Given the United States’ possession of a mega-capable nuclear arsenal, any such collapse would have massive—potentially existential—consequences for all of humankind. Policymakers and publics worldwide need to start planning how to forestall the worst possible consequences of any such scenario. Starting now.

I don’t think I’m being alarmist. I lived and worked in Lebanon for the first six years of that country’s civil war (1975-81.) I have done in-depth reporting in two other countries recovering from civil wars (Mozambique and Rwanda), and conducted research in other conflict zones. Now, living here in Washington DC I can sense the extreme risk posed to this country’s political system by the battling narratives, the sharp erosion of trust in national institutions, the greed, the positioning, the exchange of harsh accusations, and the mounting fear and intolerance.

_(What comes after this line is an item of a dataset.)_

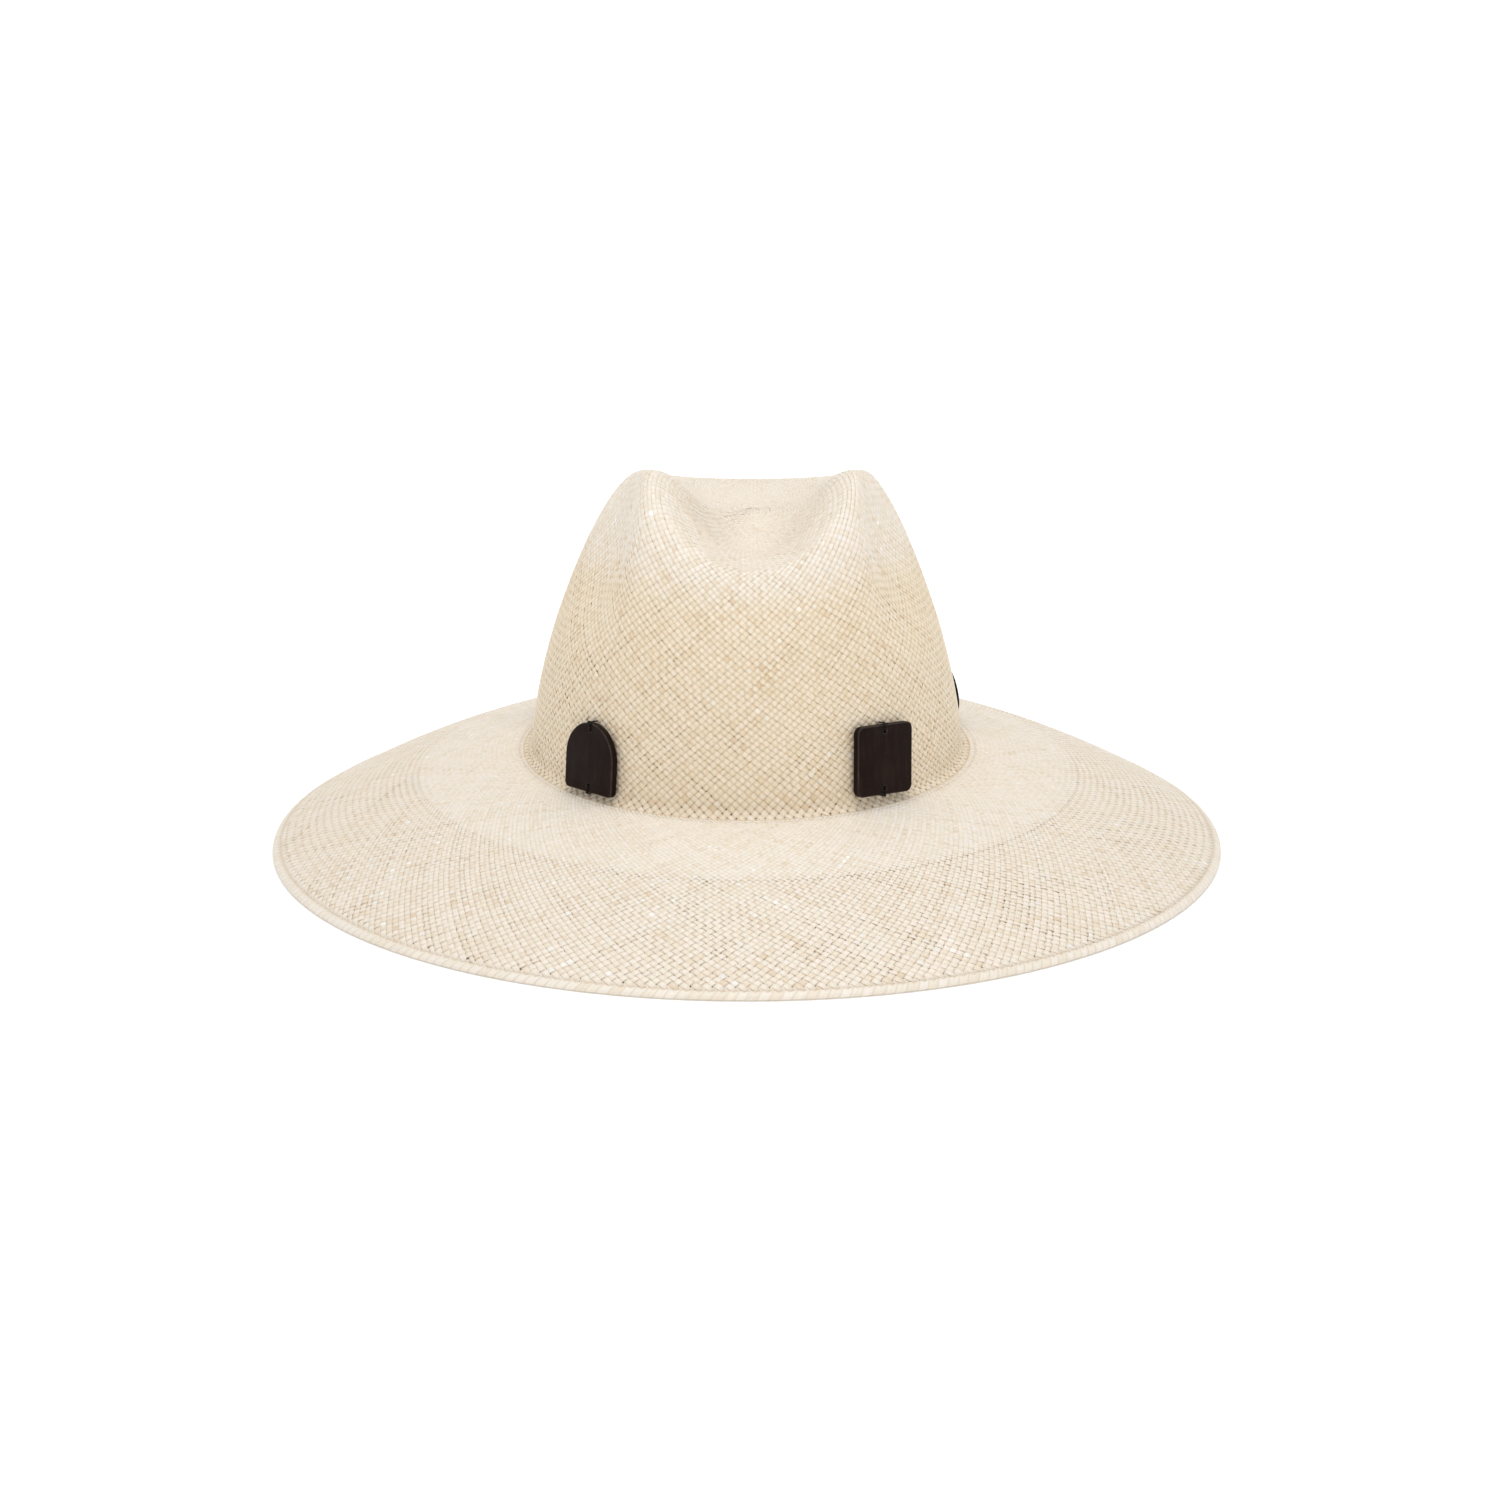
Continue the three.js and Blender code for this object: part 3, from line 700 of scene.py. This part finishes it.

But the United States is not Lebanon. It is not Mozambique, or Rwanda, or any of the numerous other countries wracked by civil wars in recent decades. This is a polity that has sat at the apex of the world system since 1945. Its massive, extremely capable military is deployed on every continent. And did I mention the nuclear arsenal? An internal political implosion in this country would be far more momentous for humanity than any of those other civil wars.